The Coal Trunk-Line was constructed by order of the Polish Government by a private company, the French-Polish Rail Association (FPTK – Francusko-Polskie Towarzystwo Kolejowe). This company maintained the route Herby Nowe [sic] – Gdynia from 24 April 1931 until 1 September 1939. During that time, the line was not under the authority of the Polish State Railways (PKP), the FPTK directed it from its headquarters in Bydgoszcz. After the war, the whole line was nationalized.

==Main stations==

The most important stations on the original route are Chorzów, Tarnowskie Góry, Kalety, Herby Nowe, Chorzew Siemkowice, Zduńska Wola Karsznice, Inowrocław, Bydgoszcz, Wierzchucin, Kościerzyna, Somonino and Gdynia.

==Distances==

The length of the line is measured from the junction at Herby Nowe [sic] to the port of Gdynia (i.e. from south to north).
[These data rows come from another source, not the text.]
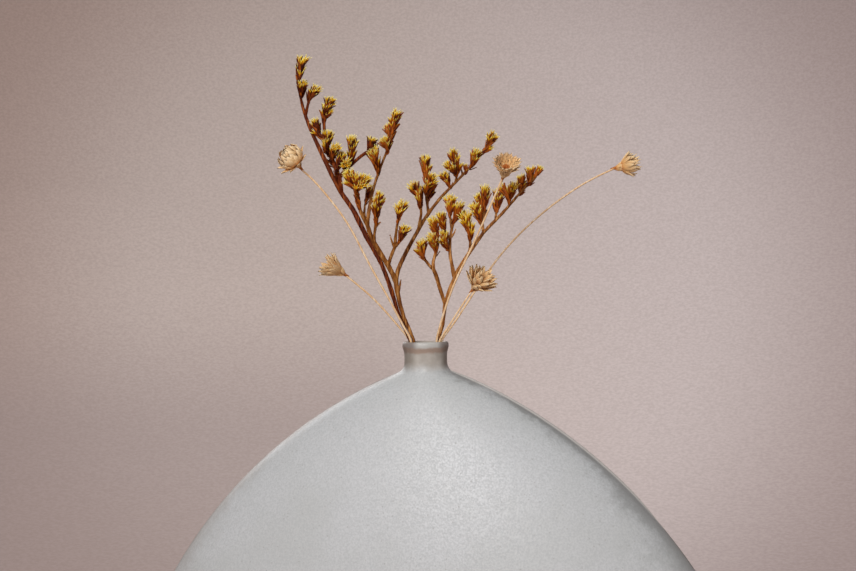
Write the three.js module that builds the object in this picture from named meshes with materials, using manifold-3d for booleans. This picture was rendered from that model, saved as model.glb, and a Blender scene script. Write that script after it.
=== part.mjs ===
// A flattened stoneware bottle vase holding three sprigs of dried statice and
// five dried straw flowers. Millimetres, +Z up. The origin is the middle of the
// vase's foot, and the vase's width runs along X.

import * as THREE from 'three';
import { mergeVertices } from 'three/addons/utils/BufferGeometryUtils.js';
import Module from 'manifold-3d';

const wasm = await Module();
wasm.setup();

// ---------------------------------------------------------------- dimensions

const VASE_HEIGHT = 290;
const WALL = 5;
const FLOOR_THICKNESS = 6;
const VASE_HALF_DEPTH = 45;
const VASE_SECTORS = 40;

// The front outline is two arcs that meet without a corner: a long shoulder arc
// centred across the axis, and a tighter belly arc that runs down to the foot.
const SHOULDER_RADIUS = 235;
const SHOULDER_CENTRE_X = -73;
const SHOULDER_CENTRE_Z = 57;
const BELLY_RADIUS = 115;
const MEETING_ANGLE = THREE.MathUtils.degToRad(25);

const NECK_RADIUS = 9.9;
const NECK_FILLET = 5;
const LIP_RADIUS = 10.75;
const LIP_HEIGHT = 4.7;
const LIP_ROUNDING = 1;
const BORE_RADIUS = 8;
const BORE_FLARE = 1.3;
const THROAT_EASE = 2;

// The raised seam on each narrow side. Along the way from neck to widest point it rises
// over the first pair of shares, and the right one dies away again over the second pair.
const LEFT_RIDGE_HEIGHT = 0.3;
const RIGHT_RIDGE_HEIGHT = 1.3;
const RIDGE_RISE = [0, 0.06];
const RIGHT_RIDGE_FALL = [0.6, 0.72];

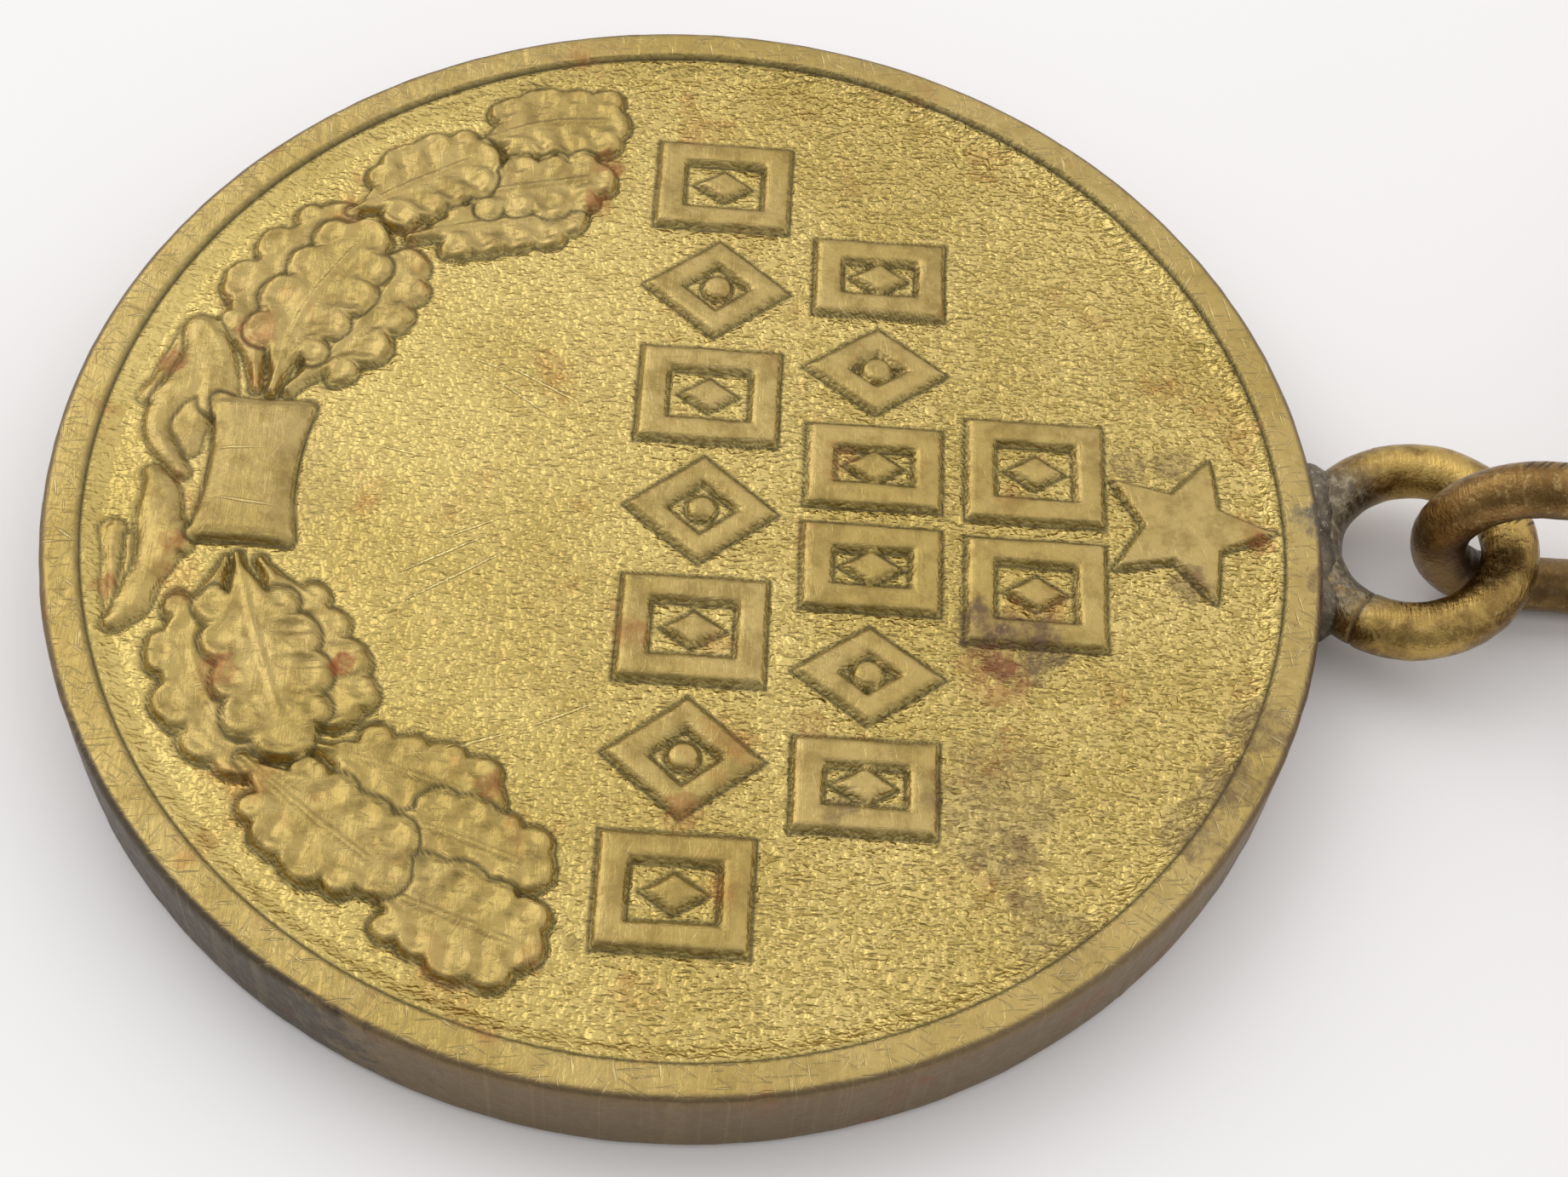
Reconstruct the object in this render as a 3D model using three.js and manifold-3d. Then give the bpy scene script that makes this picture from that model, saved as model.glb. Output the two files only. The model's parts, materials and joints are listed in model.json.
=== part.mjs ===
// A struck brass service medal: a round disc with a soldered wire eyelet, an oblong ring, and a
// pentagonal mount that is covered in ribbon and has a brooch pin on its back.
// Millimetres. The medal lies face up: +Z is out of its face, +Y runs from the disc to the mount.
// The origin is the centre of the disc's reverse.
import * as THREE from "three";
import { mergeVertices } from "three/addons/utils/BufferGeometryUtils.js";
import Module from "manifold-3d";

const wasm = await Module();
wasm.setup();

// ---- driving dimensions ----
const GAP = 0.08; // between pieces that touch
const DISC_R = 16;
const DISC_T = 2.8;
const RIM_W = 0.95;
const RIM_SLOPE = 0.1; // the rim's inner side leans out by this much
const FIELD_DEPTH = 0.35; // how far the field lies below the rim, on each face
const RELIEF = 0.28; // how far the device stands above the field
const STROKE = 0.8; // width of the raised ornament's lines

const WIRE_R = 0.725; // the eyelet's and the ring's wire
const AXIS_X = -0.45; // the eyelet was soldered on a little to the left
const EYELET_R = 2.46; // to the middle of the wire
const EYELET_ROOT_Y = 16.1;
const EYELET_LIFT = THREE.MathUtils.degToRad(12); // the eyelet is bent up towards the face

const RING_R = 2.1; // of each end of the ring, to the middle of the wire
const RING_NEAR_Y = 19.05; // middle of the wire inside the eyelet
const RING_LENGTH = 10.3; // between the middles of the wire at its two ends

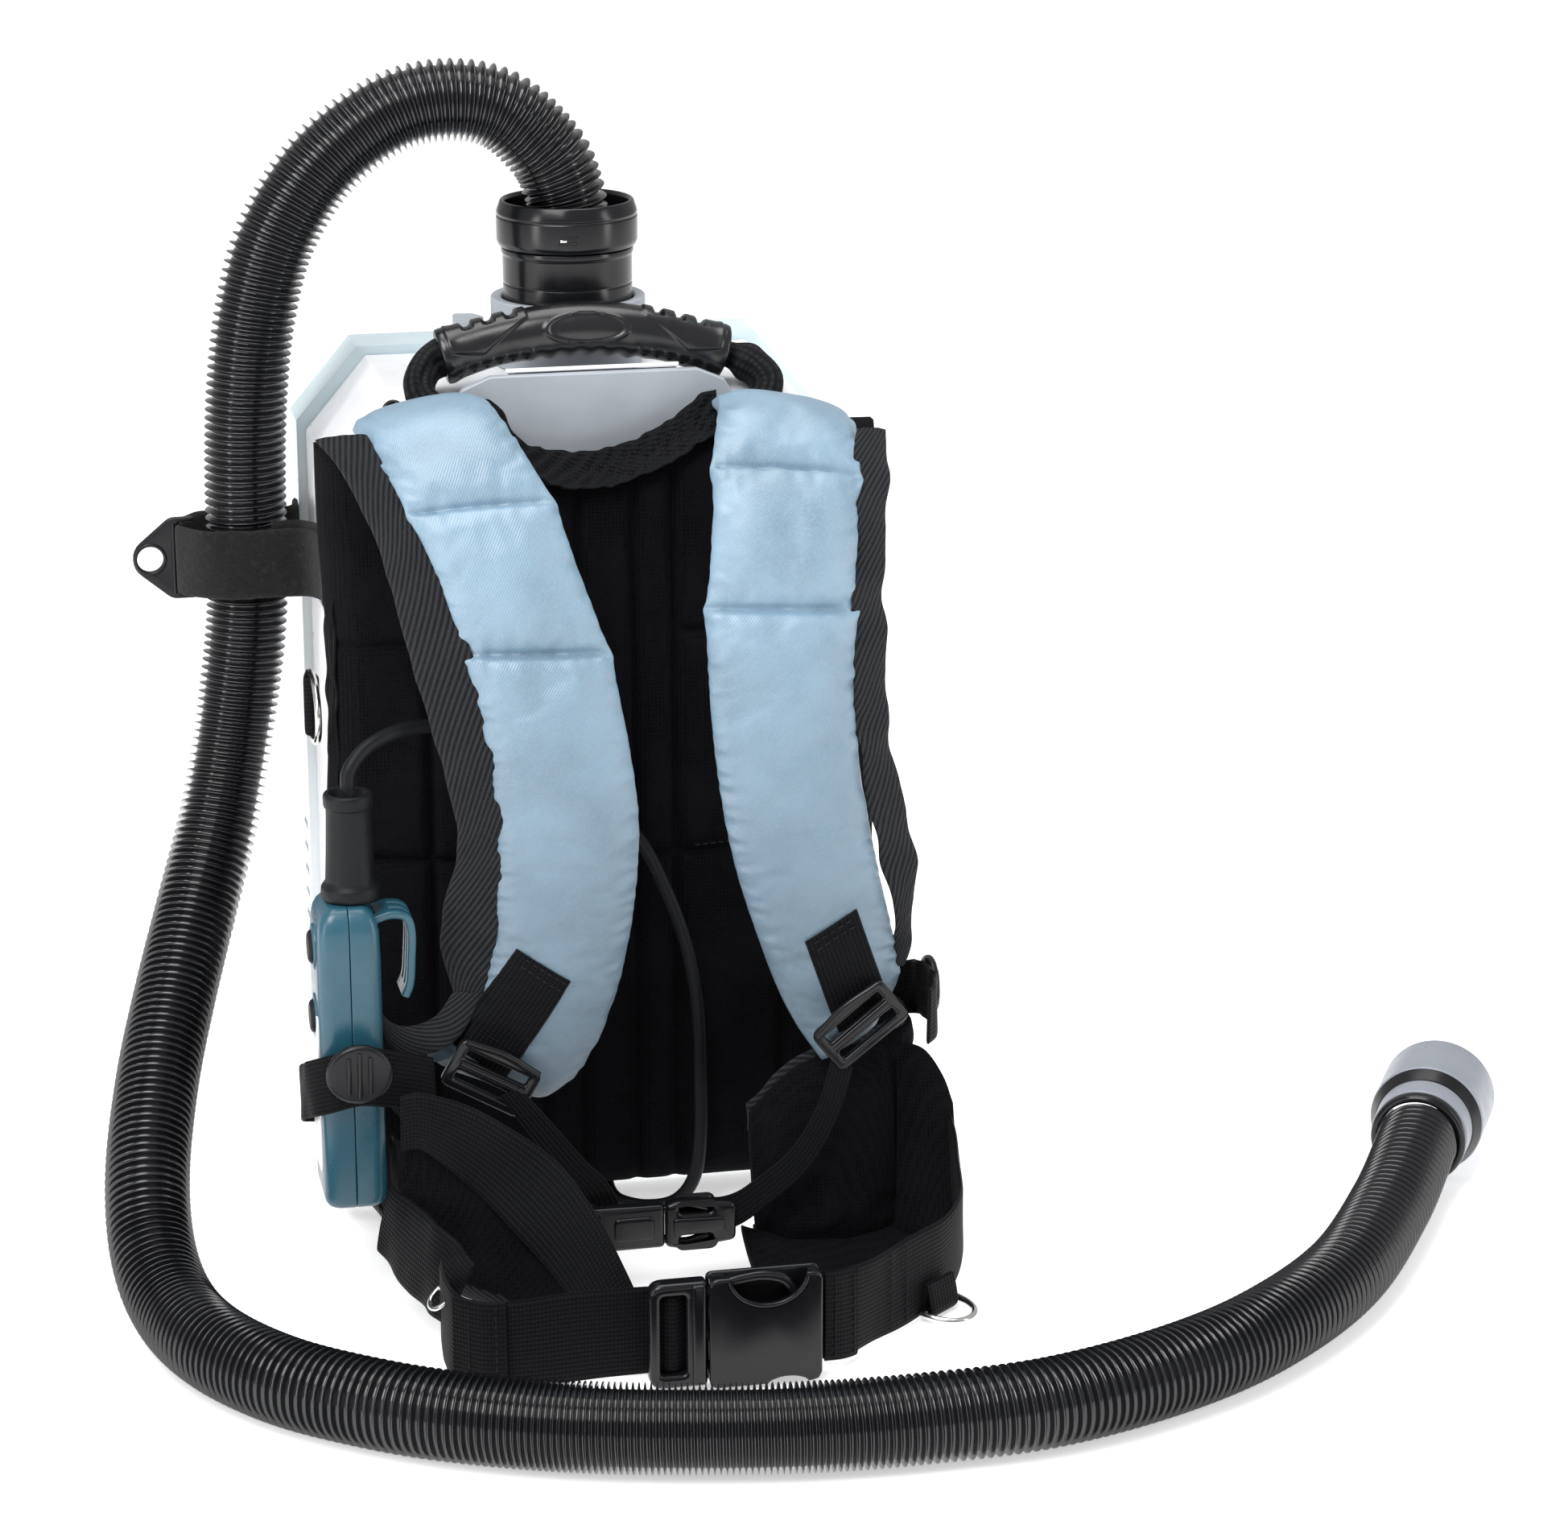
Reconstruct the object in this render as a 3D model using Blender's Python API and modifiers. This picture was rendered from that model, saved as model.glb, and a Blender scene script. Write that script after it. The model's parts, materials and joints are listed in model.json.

Not included is the Chorzów Batory – Herby Nowe [sic] connection (65 km).

| MP (km) | Station |
|---|---|
| 000 | Herby Nowe |
| 055 | Chorzew Siemkowice |
| 099 | Zduńska Wola Karsznice |
| 247 | Inowrocław Rabinek |
| 254 | Inowrocław Glowny |
| 299 | Bydgoszcz Glowna |
| 347 | Wierzchucin |
| 392 | Bąk |
| 413 | Kościerzyna |
| 438 | Somonino |
| 480 | Gdynia Glowna |

==Timeline==

Dates of the route construction:

| Segment | Year |
|---|---|
| Czersk – Bak – Kościerzyna | 1928 |
| Herby Nowe – Zduńska Wola | 1930 |
| Maksymilianowo – Bąk | 1930 |
| Kościerzyna – Gdynia | 1930 |
| Zduńska Wola – Inowrocław | 1933 |

The total length of the connection constructed between 1930 and 1933: 448 km.